LeMay has a 1957 Corvette "Fuelie" in high-gloss gray with red interior; the car looks like it has been towed off the factory line and oxygen-sealed in a time capsule.  By 1957, Zora Duntov had persuaded Chevrolet that the Corvette was worthy of world-class performance.  The 283-cubic inch V-8 is fuel injected, and the small-block V-8 delivers 283 horsepower.  The 1-hp per cubic inch was staggering at a time when 50 percent of that efficiency was doing well.  

Road and Track tested the 1957 "Fuelie," and reported 0 to 60 MPH in 5.7 seconds - not many stock cars can do that in the year 2013.  Chevy's small-block V-8's went on to dominate automotive history for decades to come.

Also in high-gloss gray, with black interior, sits a 1963 Corvette in the flesh. This is the fixed-roof and split-rear-window design that many still consider the most beautiful ‘Vette of all time.  Its "teardrop" tail shape, fin-like fenders and shark-like mouth took American aggressiveness to its logical end.  The 1963 chassis was all new, the car boasted independent suspension, and it offered true race-car handling.

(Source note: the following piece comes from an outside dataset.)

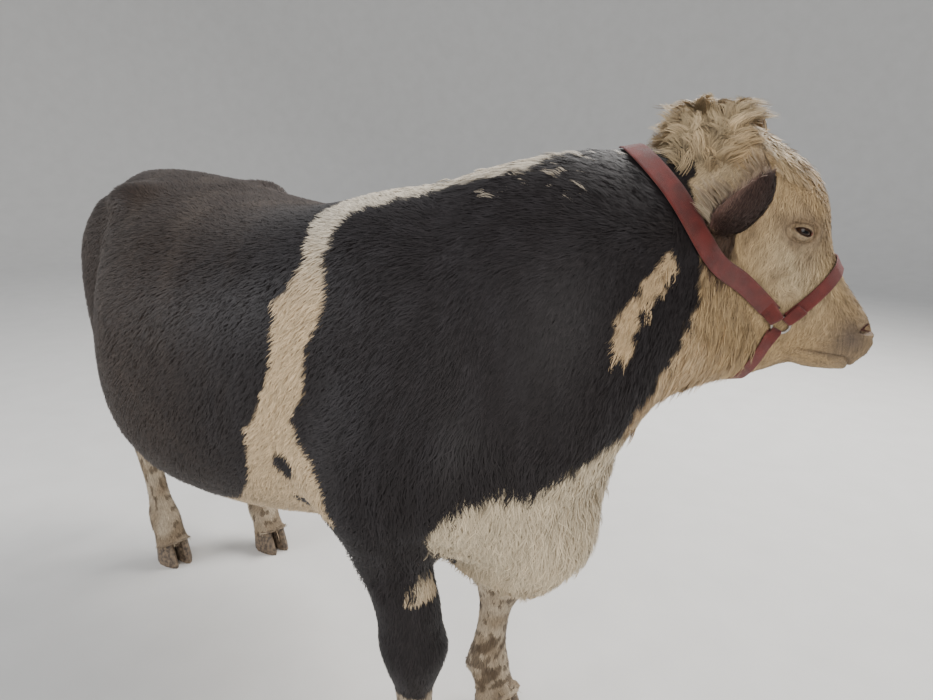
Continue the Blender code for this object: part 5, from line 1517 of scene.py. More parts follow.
def horn_material():
    """Ridged dark horn with dry soil on it."""
    material, tree, shader = new_material("claw horn", 0.5, 0.4)
    grain = object_noise(tree, 90.0, 4.0)
    place = add_node(tree, "ShaderNodeTexCoord")
    ridges = add_node(tree, "ShaderNodeTexWave", Scale=62.0, Distortion=1.6, Detail=2.0, Detail_Scale=3.0,
                      bands_direction="Z")
    tree.links.new(place.outputs["Object"], ridges.inputs["Vector"])
    colour = two_tones(tree, grain, (0.05, 0.036, 0.026), (0.21, 0.155, 0.105), 0.36, 0.66)
    tree.links.new(colour, shader.inputs["Base Color"])
    tree.links.new(remapped(tree, grain, 0.3, 0.7, 0.42, 0.8), shader.inputs["Roughness"])
    height = add_node(tree, "ShaderNodeMath", operation="MULTIPLY_ADD")
    height.inputs[1].default_value = 0.35
    tree.links.new(ridges.outputs["Fac"], height.inputs[0])
    tree.links.new(grain, height.inputs[2])
    bumped(tree, shader, height.outputs["Value"], 0.5, 0.0012)
    return material


HORN = horn_material()
claws = [item for name, item in frame["nodes"].items() if name.startswith("claw_")]
for claw in claws:
    claw.data.materials.clear()
    claw.data.materials.append(HORN)
print("claws", len(claws))

# %% [markdown]
# The halter is woven webbing, folded round a metal ring on each cheek and stitched. The
# webbing is laid by rays cast at the solids of head and neck, and then pulled taut, so
# that it bridges the hollows as a real strap does. It keeps the places of the solids'
# straps, with finer steps, rounded edges and a loop of webbing through each ring.

# %% Webbing and metal
RING_PLACE = (0.35, 0.067, -0.104)
NOSE_CENTRE = 0.045
CROWN_CENTRE = 0.55
NOSE_BRIDGE = 0.315
CHIN_PLACE = 0.385
CROWN_PLACE = Vector((0.828, 0.217, 1.405))
STRAP_THICKNESS = 0.0032
STRAP_LIFT = 0.0026
STRAP_ROWS = 9
CROWN_WIDTH = 0.033
NOSE_WIDTH = 0.0245
EAR_DETOUR = ((0, 0), (0.3, 0), (0.6, 0.022), (0.82, 0.008), (1, 0))
RING_RADIUS = 0.016
RING_WIRE = 0.003
RING_CLEAR = RING_RADIUS + RING_WIRE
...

The 1960s saw a kind of arms race in Detroit, as the engines grew larger and larger in sheer cubic inches.  The 1967 Corvette at LeMay, green with tan interior, somehow crammed the 427-cubic inch V-8 into the chassis of a two-seat sports car.  Chevy wasn't kidding around when it came to power.  The compression on this engine was reportedly 12.5 to 1, and some mechanics rate the L88 engine at 550+ horsepower.

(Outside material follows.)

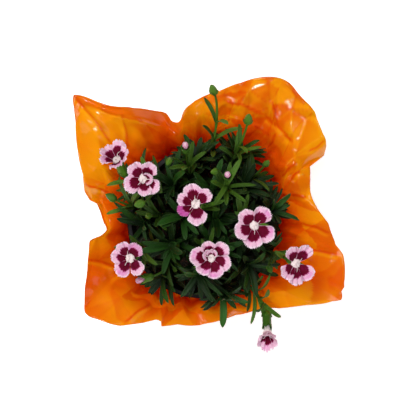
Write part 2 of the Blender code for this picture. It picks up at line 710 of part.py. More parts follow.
def grow_plant(garden):
    """The stems, leaves, calyces, buds and petals of the whole plant, by the names of their nodes."""
    plant = {"stems": {}, "leaves": {}, "cups": {}, "buds": {}, "tips": {}, "petals": {}}
    standing = [bud for bud in BUDS if bud.branch is None]
    tops = [Vector(bloom.throat) for bloom in BLOOMS] + [Vector(bud.foot) for bud in standing]
    tops += [shoot_top(k) for k in range(SHOOT_COUNT)]
    bases = spread_bases(tops)
    place_heads(garden, plant)
    for k, bloom in enumerate(BLOOMS):
        node = f"flower_stem_{k + 1:02d}"
        axis = axes_of(bloom.turn, bloom.lean)[0]
        end = Vector(bloom.throat) - axis * (CALYX_LENGTH - 0.0030)
        add_stem(garden, plant, node, grow_stem(garden, node, bases[k], end, axis, FLOWER_STEM_RADIUS))
    for k, bud in enumerate(BUDS):
        axis = axes_of(bud.turn, bud.lean)[0]
        end = Vector(bud.foot) + axis * 0.0018
        node = bud.branch or bud_node(k)
        if bud.branch:
            stem = branch_stem(plant["stems"][node][0], 0.60, end, axis, FLOWER_STEM_RADIUS * 0.85)
        else:
            base = bases[len(BLOOMS) + standing.index(bud)]
            stem = grow_stem(garden, node, base, end, axis, FLOWER_STEM_RADIUS * 0.85)
        add_stem(garden, plant, node, stem)
    grow_shoots(garden, plant, bases[len(BLOOMS) + len(standing):])
    grow_stem_leaves(garden, plant)
    return plant


def bud_node(index):
    return f"bud_stem_{index + 1:02d}"


def add_stem(garden, plant, node, stem):
    plant["stems"].setdefault(node, []).append(stem)
    plant["leaves"].setdefault(node, [])
    garden.add(node, *stem_mesh(stem))


def place_heads(garden, plant):
    """The calyces, blooms and buds, which keep their places: everything else grows round them."""
    for k, bloom in enumerate(BLOOMS):
        node, petals_node = f"flower_stem_{k + 1:02d}", f"bloom_{k + 1:02d}"
        cup = (Vector(bloom.throat), axes_of(bloom.turn, bloom.lean), CALYX_LENGTH, CALYX_RADIUS, FLOWER_STEM_RADIUS)
        plant["cups"][node] = [cup]
        garden.add(node, *cup_mesh(*cup))
        plant["petals"][petals_node] = bloom_petals(k)
        for petal in plant["petals"][petals_node]:
            garden.add(petals_node, *petal_mesh(petal))
    for k, bud in enumerate(BUDS):
        node = bud.branch or bud_node(k)
        axes = axes_of(bud.turn, bud.lean)
        radius = 0.0030 if bud.length > 0.0095 else 0.0023
        thin = FLOWER_STEM_RADIUS * 0.85
        if bud.pink:
            tip = (Vector(bud.foot) + axes[0] * bud.length * 0.72, axes, radius)
            cup = (tip[0], axes, bud.length * 0.72, radius, thin)
            plant["cups"].setdefault(node, []).append(cup)
            plant["tips"][f"bud_tip_{k + 1:02d}"] = tip
            garden.add(node, *cup_mesh(*cup))
            garden.add(f"bud_tip_{k + 1:02d}", *bud_tip_mesh(*tip))
        else:
            shape = (Vector(bud.foot), axes, bud.length, radius, thin)
            plant["buds"].setdefault(node, []).append(shape)
            garden.add(node, *closed_bud_mesh(*shape))


def grow_shoots(garden, plant, bases):
    """Leafy shoots all over the pot: first their stems, then their leaves from the top pair down."""
    for k in range(SHOOT_COUNT):
        node = f"leafy_shoot_{k + 1:02d}"
        top = shoot_top(k)
        outward = Vector((top.x, top.y, 0)) / SHOOT_REACH
        stem = grow_stem(garden, node, bases[k], top, (outward * 0.9 + UP).normalized(), SHOOT_RADIUS * 0.90)
        add_stem(garden, plant, node, stem)
    for pair in range(SHOOT_PAIRS - 1, -1, -1):
        for k in range(SHOOT_COUNT):
            node = f"leafy_shoot_{k + 1:02d}"
            draw = random.Random(1000 + 10 * k + pair)
            share = pair / (SHOOT_PAIRS - 1)
            if pair == 0 and k < SHOOT_COUNT // 2:
                continue
            t = 0.50 + 0.46 * share
            turn = k * 1.9 + pair * math.pi / 2 + draw.uniform(-0.25, 0.25)
            rise = math.radians(44 + 22 * share + draw.uniform(-8, 8))
            droop = math.radians(2 + 30 * share + draw.uniform(-14, 10))
            length = LEAF_LENGTH * draw.uniform(0.85, 1.15) * (1 - 0.18 * share)
            width = LEAF_WIDTH * draw.uniform(0.88, 1.12)
            stem = plant["stems"][node][0]
            plant["leaves"][node] += leaf_pair(garden, node, stem, t, turn, rise, droop, length, width)


def grow_stem_leaves(garden, plant):
    """Narrow leaf pairs at the joints of the flower and bud stems."""
    for node, stems in plant["stems"].items():
        if node.startswith("leafy"):
            continue
        draw = random.Random(int(node[-2:]) + (500 if node.startswith("bud") else 720))
        for t in (0.78, 0.46) if node.startswith("flower") else (0.66,):
            turn = draw.uniform(0, math.pi)
            length = LEAF_LENGTH * draw.uniform(0.55, 0.85)
            rise, droop = math.radians(58), math.radians(14)
            width = LEAF_WIDTH * 0.72
            plant["leaves"][node] += leaf_pair(garden, node, stems[0], t, turn, rise, droop, length, width)


# Building the nodes from what has grown


def build_node(name, shapes, finish):
    """One object from overlapping shapes, joined by one Boolean union."""
    objects = [add_object(name if k == 0 else f"{name}_{k}", *shape, finish) for k, shape in enumerate(shapes)]
    if len(objects) > 1:
        boolean_with(objects[0], objects[1:], "UNION", "MANIFOLD")


def build_plant(plant, leaf_green, stem_green, petal_pink, bud_pink):
    for node, stems in plant["stems"].items():
        leafy = node.startswith("leafy")
        shapes = [stem_mesh(stem) for stem in stems]
        shapes += [cup_mesh(*cup) for cup in plant["cups"].get(node, [])]
        shapes += [closed_bud_mesh(*bud) for bud in plant["buds"].get(node, [])]
        shapes += [blade_mesh(leaf) for leaf in plant["leaves"][node]]
        build_node(node, shapes, leaf_green if leafy else stem_green)
    for node, petals in plant["petals"].items():
        shapes = [bloom_heart_mesh(petals[0].place, petals[0].axes)]
        shapes += [petal_mesh(petal) for petal in petals]
        build_node(node, shapes, petal_pink)
    for node, tip in plant["tips"].items():
        build_node(node, [bud_tip_mesh(*tip)], bud_pink)


def shade_smoothly():
    for obj in bpy.data.objects:
        obj.data.shade_smooth()
        obj.data.set_sharp_from_angle(angle=math.radians(40))


def main():
    remove_startup_objects()
    black_plastic = material("black_plastic", (0.020, 0.020, 0.022), 0.45)
    peat = material("peat", (0.045, 0.028, 0.018), 0.95)
    orange_film = material("orange_film", (0.90, 0.30, 0.01), 0.18)
    leaf_green = material("leaf_green", (0.030, 0.095, 0.030), 0.50)
    stem_green = material("stem_green", (0.090, 0.200, 0.050), 0.50)
    petal_pink = material("petal_pink", (0.820, 0.420, 0.620), 0.60)
    bud_pink = material("bud_pink", (0.850, 0.520, 0.660), 0.60)
    garden = Garden()
    for obj in (make_pot(black_plastic), make_wrap(orange_film)):
        verts = [obj.matrix_basis @ v.co for v in obj.data.vertices]
        garden.add(obj.name, verts, [tuple(p.vertices) for p in obj.data.polygons])
    ground = turned(((0, SOIL_Z - 0.004), (0.056, SOIL_Z - 0.004), (0.056, SOIL_Z + 0.0016), (0, SOIL_Z + 0.0016)), 12)
    garden.add("soil", *ground)
    plant = grow_plant(garden)
    make_soil([stems[0] for stems in plant["stems"].values()], peat)
    build_plant(plant, leaf_green, stem_green, petal_pink, bud_pink)
    shade_smoothly()


main()
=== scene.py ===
"""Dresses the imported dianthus: fine leaves, stalks, calyces, toothed petals, buds, peat and gathered film.

Run as a script. Metres, +Z up. The picture's right is +X and its top is +Y.
"""

import math
import random
from collections import namedtuple

import bpy
import numpy as np
from bpy.props import FloatProperty, FloatVectorProperty, IntProperty, PointerProperty
from mathutils import Matrix, Vector, noise
from mathutils.bvhtree import BVHTree
from mathutils.geometry import delaunay_2d_cdt


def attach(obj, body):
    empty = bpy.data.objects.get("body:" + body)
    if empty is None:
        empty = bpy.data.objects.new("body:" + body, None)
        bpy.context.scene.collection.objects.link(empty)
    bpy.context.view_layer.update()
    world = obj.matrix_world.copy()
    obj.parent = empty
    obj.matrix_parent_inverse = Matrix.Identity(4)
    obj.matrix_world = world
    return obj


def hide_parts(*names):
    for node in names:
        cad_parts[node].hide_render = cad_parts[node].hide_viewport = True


bl_info = {
    "name": "Potted dianthus",
    "version": (1, 0, 0),
    "blender": (4, 5, 0),
    "location": "View3D > Sidebar > Dianthus",
    "description": "Builds the leaves, blooms, buds, peat and film of a potted dianthus",
    "category": "Object",
}

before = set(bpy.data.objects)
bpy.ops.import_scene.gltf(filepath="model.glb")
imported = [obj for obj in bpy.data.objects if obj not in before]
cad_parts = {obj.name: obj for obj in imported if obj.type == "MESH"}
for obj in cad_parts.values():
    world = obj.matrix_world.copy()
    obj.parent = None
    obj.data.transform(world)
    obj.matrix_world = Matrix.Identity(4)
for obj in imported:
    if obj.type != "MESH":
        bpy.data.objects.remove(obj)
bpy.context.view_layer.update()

# The source's own dimensions, which the fine pieces are built round
POT_HEIGHT = 0.0950
POT_RIM_RADIUS = 0.0600
POT_BASE_RADIUS = 0.0430
POT_WALL = 0.0012
RIM_BAND_HEIGHT = 0.0080
RIM_BAND_DEPTH = 0.0022
GAP = 0.0003
FILM_THICKNESS = 0.0008
SOIL_BELOW_RIM = 0.0120
HOLE_DEPTH = 0.0100

# Heights and a radius worked out from them
POT_FLOOR_Z = FILM_THICKNESS + GAP
RIM_Z = POT_FLOOR_Z + POT_HEIGHT
SOIL_Z = RIM_Z - SOIL_BELOW_RIM
WALL_TOP_RADIUS = POT_RIM_RADIUS - RIM_BAND_DEPTH

# The wrap's upper edge, counter-clockwise: (angle in degrees, reach from the axis, lift over the pot's rim)
FILM_EDGE = (
    (8, 0.085, 0.014), (17, 0.083, 0.012), (29, 0.092, 0.026), (33, 0.105, 0.042), (38, 0.110, 0.046),
    (46, 0.118, 0.048), (53, 0.121, 0.048), (60, 0.125, 0.050), (68, 0.119, 0.052), (75, 0.112, 0.050),
    (83, 0.101, 0.042), (94, 0.093, 0.032), (99, 0.089, 0.024), (104, 0.082, 0.014), (110, 0.088, 0.022),
    (121, 0.102, 0.036), (128, 0.113, 0.042), (135, 0.133, 0.046), (142, 0.121, 0.046), (150, 0.109, 0.042),
    (159, 0.097, 0.032), (167, 0.087, 0.016), (177, 0.079, 0.008), (184, 0.077, 0.012), (189, 0.088, 0.024),
    (202, 0.096, 0.038), (210, 0.104, 0.042), (218, 0.111, 0.042), (226, 0.101, 0.040), (235, 0.089, 0.032),
    (245, 0.080, 0.024), (258, 0.076, 0.014), (272, 0.072, 0.010), (286, 0.074, 0.008), (299, 0.078, 0.010),
    (309, 0.081, 0.018), (320, 0.094, 0.030), (331, 0.114, 0.040), (337, 0.111, 0.042), (348, 0.104, 0.040),
    (358, 0.093, 0.026),
)
FILM_CLEAR = 0.0006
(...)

As the 1970s rolled on, the third-generation C3 Corvettes got softer and more suburban, and by the mid-1980s, the Corvette had become a bit of a parody of itself.  One wag wrote, "the Corvette could no longer run with Porsches and Ferraris, but had become a mushy boulevard cruiser - the left seat for the middle-age driver, the right seat for her lap dog."  

LeMay has several of the C4 80s ‘Vettes that got Chevy back on track.  The lines became blade-like again, the wheels grew to 16 inches and the digital dash was a sensation for its time.  The ‘Vette was back as a sports car to reckon with, and it has never looked back.  A purple 1998 Indy 500 pace car, with yellow interior, is on display.  The C5 ‘Vettes delivered real touring comfort along with performance, and would frequently do 0 to 60 MPH in a tick under 5 seconds.

The modern sixth-generation "C6" Corvettes are on display, too, of course.  A midnight-blue 2013 model makes you want to sell your house, mortgage the car instead, and take it home to stash away from other men.  The ZR1 ‘Vettes cruise with Cadillac-style comfort, and detonate the quarter-mile in 11+ seconds at 128 MPH.  You could drive a date to the opera with it on Tuesday, and literally win a road race with it on Saturday.

The Aug. 9 to 11 celebration weekend kicked off the exhibit by featuring three historic models:  the 1959 Stingray, the 1961 Mako Shark and the 1965 Manta Ray.  All other Corvettes remain on display at the museum, along with 200+ other cars.

Admission is $12 for active military; youth (under 12) is $8 and children under 5 are free.